Gli Stati Uniti sanno che l’Italia è strategica e non possono permettersi di vedere uno storico alleato della superpotenza dubitare dei legami transatlantici. Il governo Conte II, in perenne equilibrio tra Unione europea e Usa, ma con uno sguardo ben fermo anche verso Pechino, ha cercato sin dalle prime battute una legittimazione oltre Atlantico. A baluardo dei rapporti transatlantici è più volte assurto il Quirinale, con Sergio Mattarella attento a definire sin dalle prime battute della XVIII Legislatura la permanenza senza ambiguità dell’Italia nell’area della Nato come una priorità della sua azione di legittimazione degli atti di governo. La chiamata di Melania Trump alla figlia del presidente della Repubblica, Laura Mattarella, ne è la decisa testimonianza. Così come la costanza dei contatti tra Mattarella e Mario Draghi, immaginato come Cincinnato per la prossima fase della risposta all’emergenza politica, sociale ed economica e dotato di salde credenziali di affidabilità oltre Oceano.

Il problema è che tra instabilità politica, crisi economica ed emergenza sanitaria, l’Italia, agli occhi delle grandi potenze, appare come uno Stato vulnerabile su cui è possibile esercitare influenza. O su cui è possibile puntare per cambiare equilibri dati ormai per certi da decenni. Lo ha capito la Cina, lo ha compreso la Russia, non lo ignorano gli Stati Uniti. E si inseguono sospetti sui presunti avvertimenti dei servizi di intelligence agli apparati federali circa i rischi di una scarsa tenuta del sistema italiano, tra rischi interni e pericoli esterni. Motivo per cui Trump, insieme alla movimentazione degli aiuti, ha ancora ricordato di avere dalla sua, pronti all’azione, 30mila soldati di stanza in Italia pronti ad attivarsi per sostenere il Paese nella lotta al coronavirus.

“È normale questa rivalità tra Usa, Cina e Russia”, ha dichiarato a La Stampa il politologo Moisés Naím. “L’Italia soffre da sempre per l’instabilità politica, a cui ora si è aggiunta questa tragedia. Trump ha l’ abitudine di dare la colpa agli altri quando si mette nei guai, ma anche gli Usa sono entrati nel gioco della propaganda” e Trump “ha bisogno degli alleati e non può permettersi di perdere l’Italia”.

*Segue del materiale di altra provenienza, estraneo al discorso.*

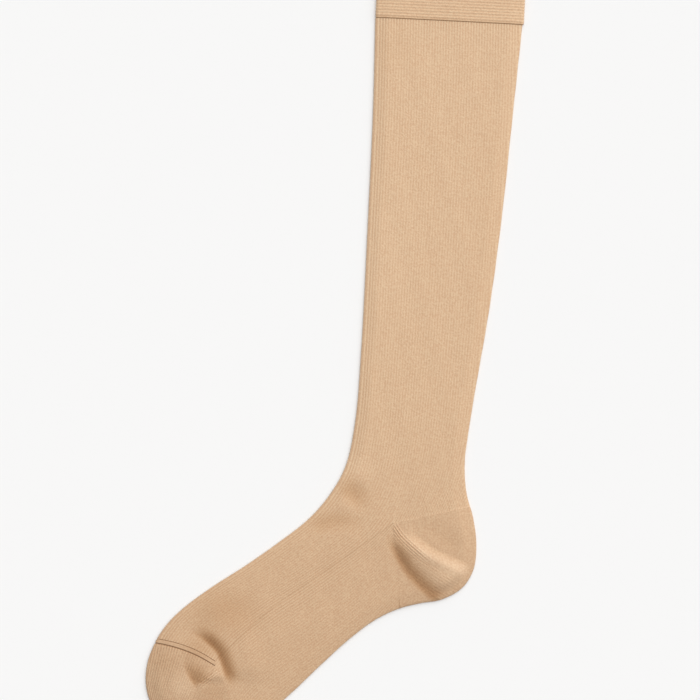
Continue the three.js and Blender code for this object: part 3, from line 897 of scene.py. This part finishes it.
def make_top_band():
    y = MOUTH_Y + (BAND_SEAM_Y - MOUTH_Y) * shares(BAND_ROWS, 0)
    front = np.stack([np.full_like(y, BAND_FRONT_X), y], -1)
    back = np.stack([np.full_like(y, BAND_BACK_X), y], -1)
    from_rim = np.minimum(y - BAND_SEAM_Y, MOUTH_Y - y)
    rounding = BAND_EDGE - np.sqrt(np.maximum(BAND_EDGE**2 - np.maximum(BAND_EDGE - from_rim, 0) ** 2, 0))
    course = (y - BAND_SEAM_Y) / COURSE_PITCH - BAND_COURSE_START
    pressed = np.minimum(rounding, BAND_EDGE_DEPTH) + COURSE_DEPTH * rib_groove(course)

    def depth_at(wale, _around):
        return pressed[:, None] * np.ones_like(wale)

    grid = ring_grid(front, (front + back) / 2, back, BAND, y, np.zeros_like(y), depth_at)
    above = (y - BAND_SEAM_Y)[:, None]
    stitches = rib_groove(grid.wale[:, :-1] + BAND_STITCH_SLANT * above)
    from_row = above - BAND_ROW_HEIGHT
    row_shade = near(BAND_ROW_SHADE, from_row) + near(BAND_STITCH_SHADE, from_row) * stitches
    seam_shade = near(BAND_SEAM_SHADE, above) + row_shade
    grid.tone = (1 - BAND_COURSE_SHADE * rib_groove(course)[:, None]) * (1 - seam_shade)
    # The band's courses lie across the leg, and take the place of its ribs.
    grid.course = grid.wale * RIB_PITCH
    grid.wale = np.broadcast_to(course[:, None], grid.wale.shape)
    piece = make_shell("knit_top_band", grid, spare=0, coarse=INNER_STEP)
    finish_piece(piece, "top_band", "band_knit")


LEG_ROWS = 150


def make_leg():
    share = shares(LEG_ROWS)
    front = front_fold.between(BAND_SEAM_Y, INSTEP_FOLD_Y)(share)
    back = back_fold.between(BAND_SEAM_Y, HEEL_TOP_FOLD_Y)(share)
    middle = leg_side_line.at(share)
    course = BAND_SEAM_Y - share * leg_side_line.length

    def depth_at(wale, _around):
        return RIB_DEPTH * rib_groove(wale)

    grid = ring_grid(front, middle, back, BODY, course, np.zeros_like(share), depth_at)
    set_tone(grid)
    from_top = (BAND_SEAM_Y - course)[:, None]
    from_bottom = (course - course[-2])[:, None]
    from_front = grid.wale[:, :-1] * RIB_PITCH
    from_side_line = from_front - np.linalg.norm(front - middle, axis=-1)[:, None]
    grid.ribs = 1 + near(TOP_RIBS, from_top) + near(TOP_RIB_ENDS, from_top) + near(FRONT_RIBS, from_front)
    past_front = np.arange(grid.tone.shape[1]) > QUARTER_COLUMNS
    behind = smoothstep(from_side_line, 0, LEG_END_START) * past_front
    side_light = near(LEG_SIDE_LIGHT, from_side_line) * bell(from_bottom / LEG_SIDE_SPREAD)
    grid.tone = grid.tone * (1 + near(LEG_END_LIGHT, from_bottom) * behind + side_light)
    grid.painted_shading = grid.painted_shading * (1 + near(PAINTED_FRONT_FOLD_LIGHT, from_front))
    piece = make_shell("knit_leg", grid, coarse=INNER_STEP)
    finish_piece(piece, "leg", "rib_knit")


FOOT_ROWS = 130
SOLE_EDGE = (0.48, 0.52)  # share of the way across where the instep's ribs pass into the sole's


def make_foot():
    share = shares(FOOT_ROWS)
    front = front_fold.between(INSTEP_FOLD_Y, TOE_SEAM_UPPER_FOLD_Y)(share)
    back = back_fold.between(HEEL_SOLE_FOLD_Y, TOE_SOLE_FOLD_Y)(share)
    middle = foot_side_line.at(share)
    course = -share * foot_side_line.length
    bow = TOE_SEAM_BOW * np.clip(share, 0, 1) ** 3

    def depth_at(wale, around):
        instep = 1 - smoothstep(around, *SOLE_EDGE)
        return (SOLE_RIB_DEPTH + (RIB_DEPTH - SOLE_RIB_DEPTH) * instep) * rib_groove(wale)

    grid = ring_grid(front, middle, back, BODY, course, bow, depth_at)
    set_tone(grid)
    from_top = (course[1] - course)[:, None]
    from_front = grid.wale[:, :-1] * RIB_PITCH
    from_side_line = from_front - np.linalg.norm(front - middle, axis=-1)[:, None]
    from_back = np.linalg.norm(back - middle, axis=-1)[:, None] - from_side_line
    grid.ribs = 1 + near(FOOT_SIDE_RIBS, from_side_line) + near(FRONT_RIBS, from_front)
    heel_shade = near(FOOT_HEEL_SHADE, from_top) * bell(from_back / FOOT_HEEL_SPREAD)
    grid.tone = grid.tone * (1 - near(FOOT_SIDE_SHADE, from_side_line) - heel_shade)
    grid.painted_shading = grid.painted_shading * (1 + near(PAINTED_FRONT_FOLD_LIGHT, from_front))
    piece = make_shell("knit_foot", grid, coarse=INNER_STEP)
    finish_piece(piece, "foot", "rib_knit")


def fan_middle(corner, edge):
    """The points near their corner at which a pocket's sections start."""
    towards = edge - corner
    return corner + PIVOT * towards / np.linalg.norm(towards, axis=-1, keepdims=True)


def add_gore(grid, gore, columns):
    """Raises the gore's lines on the visible side and paints a highlight on them and shade round them.
    Returns the distance from its path.
    """
    rise, tone, offset = gore_rise(gore, grid.outer[..., 0], grid.outer[..., 1])
    upper = np.arange(2 * columns + 1) < columns
    grid.outer[..., 2] += rise * upper
    grid.tone = grid.tone * np.where(upper, tone, 1)
    return offset


HEEL_ROWS = 200
HEEL_COLUMNS = 90
FOOT_SLOPE = math.radians(39.4)
HEEL_RIBS = 0.25
SOLE_RIBS = 0.6
GORE_RIBS = {"added": 0.4, "from": 45, "to": 60}  # below the gore, growing along X


def make_heel_pocket():
    share = shares(HEEL_ROWS)
    fold = back_fold.between(HEEL_TOP_FOLD_Y, HEEL_SOLE_FOLD_Y)(share)
    level = np.zeros_like(share)
    grid = fan_grid(fold, fan_middle(np.array(HEEL_CORNER), fold), HEEL_COLUMNS, level, level)
    set_tone(grid)
    offset = add_gore(grid, HEEL_GORE, HEEL_COLUMNS)
    set_heel_map(grid, offset)
    piece = make_shell("knit_heel_pocket", grid)
    finish_piece(piece, "heel_pocket", "plain_knit")


def set_heel_map(grid, offset):
    """Ribs run down the heel, along the gore below it, and along the foot below the tuck."""
    x, y = grid.outer[..., 0], grid.outer[..., 1]
    across_foot = -x * math.sin(FOOT_SLOPE) + y * math.cos(FOOT_SLOPE)
    along_foot = x * math.cos(FOOT_SLOPE) + y * math.sin(FOOT_SLOPE)
    along_gore = x * math.cos(FOOT_SLOPE) - y * math.sin(FOOT_SLOPE)
    above = offset > 0
    sole = nearest(HEEL_TUCK["line"], x, y)[2] < 0
    below_gore = HEEL_RIBS + GORE_RIBS["added"] * smoothstep(x, GORE_RIBS["from"], GORE_RIBS["to"])
    grid.wale = np.where(above, x, np.where(sole, across_foot, offset)) / RIB_PITCH
    grid.course = np.where(above, y, np.where(sole, along_foot, along_gore))
    grid.ribs = np.where(above, HEEL_RIBS, np.where(sole, SOLE_RIBS, below_gore))


SEAM_ROWS = 16
SEAM_COLUMNS = 60
SEAM_WIDTH = 3
SEAM_EDGE = 0.2  # share of the strip's width in which either edge rounds down
SEAM_EDGE_DEPTH = 0.75
SEAM_EDGE_TONE = 0.5


def make_toe_seam():
    share = shares(SEAM_ROWS, 0)
    front = front_fold.between(TOE_SEAM_UPPER_FOLD_Y, TOE_SEAM_LOWER_FOLD_Y)(share)
    corner = graded((np.array(TOE_CORNER_UPPER), np.array(TOE_CORNER_LOWER)), share[:, None])
    edge = smoothstep(np.minimum(share, 1 - share), 0, SEAM_EDGE)
    bow = TOE_SEAM_BOW * np.ones_like(share)
    grid = fan_grid(front, corner, SEAM_COLUMNS, bow, SEAM_EDGE_DEPTH * (1 - edge))
    grid.wale = np.broadcast_to(np.arange(2 * SEAM_COLUMNS + 1.0), grid.tone.shape)
    grid.course = np.broadcast_to(share[:, None] * SEAM_WIDTH, grid.tone.shape)
    set_tone(grid)
    grid.tone = grid.tone * graded((SEAM_EDGE_TONE, 1), edge)[:, None]
    piece = make_shell("knit_toe_seam", grid, spare=0)
    finish_piece(piece, "toe_seam", "seam_knit")


TOE_ROWS = 220
TOE_COLUMNS = 90
TOE_CORNER_SHARE = 0.5  # share of the fan in which the sections stay on the lower corner
TOE_BOW_SHARE = 0.3  # share of the fan over which the bow of the toe seam dies away
TOE_EDGE = 0.012  # share of the fan in which the edge at the toe seam rounds down
TOE_EDGE_DEPTH = 0.5
TOE_EDGE_TONE = 0.7
TOE_RIBS = 1.6


def make_toe_cap():
    share = shares(TOE_ROWS, 0)
    outline = toe_outline().at(share)
    corners = (np.array(TOE_CORNER_LOWER), np.array(TOE_CORNER_UPPER))
    corner = graded(corners, smoothstep(share, TOE_CORNER_SHARE, 1)[:, None])
    bow = TOE_SEAM_BOW * (1 - smoothstep(share, 0, TOE_BOW_SHARE))
    edge = smoothstep(share, 0, TOE_EDGE)
    grid = fan_grid(outline, fan_middle(corner, outline), TOE_COLUMNS, bow, TOE_EDGE_DEPTH * (1 - edge))
    set_tone(grid)
    grid.tone = grid.tone * graded((TOE_EDGE_TONE, 1), edge)[:, None]
    add_gore(grid, TOE_GORE, TOE_COLUMNS)
    grid.ribs = grid.ribs * TOE_RIBS
    x, y = grid.outer[..., 0] - TOE_RIB_CENTRE[0], grid.outer[..., 1] - TOE_RIB_CENTRE[1]
    grid.wale = np.arctan2(y, x) * TOE_RIB_REACH / RIB_PITCH
    grid.course = np.hypot(x, y)
    piece = make_shell("knit_toe_cap", grid, spare=0)
    finish_piece(piece, "toe_cap", "plain_knit")


make_top_band()
make_leg()
make_foot()
make_heel_pocket()
make_toe_seam()
make_toe_cap()

# ---- Floor, light and camera ------------------------------------------------------------------
FLOOR_REACH = 3.0  # metres
FLOOR_LOOK = {"Base Color": (0.9, 0.9, 0.9, 1), "Roughness": 0.9, "Specular IOR Level": 0.1}
AIR_COLOUR = (1.0, 0.99, 0.975, 1)
AIR_STRENGTH = 0.38
WINDOW_SIZE = math.radians(90)
WINDOW_STRENGTH = 2.72
WINDOW_AZIMUTH = math.radians(55)
WINDOW_ELEVATION = math.radians(50)
VIEW_CENTRE = (-6.6, 166.1)
VIEW_WIDTH = 476.0
VIEW_TURN = math.radians(2.86)
VIEW_REACH = 20  # metres
LENS = 200.0
SENSOR = 36.0


def make_floor():
    mesh = bpy.data.meshes.new("floor")
    corners = [(x * FLOOR_REACH, y * FLOOR_REACH, 0) for x, y in ((-1, -1), (1, -1), (1, 1), (-1, 1))]
    mesh.from_pydata(corners, [], [(0, 1, 2, 3)])
    floor = bpy.data.objects.new("floor", mesh)
    bpy.context.scene.collection.objects.link(floor)
    material = bpy.data.materials.new("floor")
    nodes = Nodes(material)
    nodes.finish(nodes.add("ShaderNodeBsdfPrincipled", FLOOR_LOOK))
    mesh.materials.append(material)


def make_lights():
    world = bpy.data.worlds.new("studio")
    bpy.context.scene.world = world
    world.use_nodes = True
    background = world.node_tree.nodes["Background"]
    background.inputs["Color"].default_value = AIR_COLOUR
    background.inputs["Strength"].default_value = AIR_STRENGTH
    light = bpy.data.lights.new("window", "SUN")
    light.angle = WINDOW_SIZE
    light.energy = WINDOW_STRENGTH
    lamp = bpy.data.objects.new("window", light)
    bpy.context.scene.collection.objects.link(lamp)
    level = math.cos(WINDOW_ELEVATION)
    direction = Vector((
        math.cos(WINDOW_AZIMUTH) * level, math.sin(WINDOW_AZIMUTH) * level, math.sin(WINDOW_ELEVATION)
    ))
    lamp.location = direction
    lamp.rotation_euler = direction.to_track_quat("Z", "Y").to_euler()


def make_camera():
    data = bpy.data.cameras.new("camera")
    data.lens = LENS
    data.sensor_width = SENSOR
    data.clip_end = VIEW_REACH
    camera = bpy.data.objects.new("camera", data)
    bpy.context.scene.collection.objects.link(camera)
    centre = place(np.array([*VIEW_CENTRE, 0.0]))
    distance = VIEW_WIDTH * MM * LENS / SENSOR
    camera.location = (centre[0], centre[1], distance)
    camera.rotation_euler = (0, 0, VIEW_TURN)
    bpy.context.scene.camera = camera


make_floor()
make_lights()
make_camera()
bpy.context.scene.view_settings.view_transform = "Standard"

Il peso concreto dell’influenza statunitense contrasterà la sottile e affilata infiltrazione russo-cinese nel Vecchio Continente (sharp power)? Nelle intenzioni di Trump sì. Ma il problema maggiore per gli Stati Uniti resta l’inversione dell’inerzia politica: gli States, in questo caso, non hanno il controllo dell’agenda e della narrazione sugli aiuti e il sostegno a Paesi come l’Italia. Le quali tendono piuttosto a enfatizzare, anche per ragioni comprensibili di urgenza, i sostegni di natura sanitaria dispiegati sul breve periodo. Sottovalutando le strategie di lungo periodo, è nei prossimi mesi che gli Usa dovranno giocare bene le loro carte per mantenere solidi legami con Roma.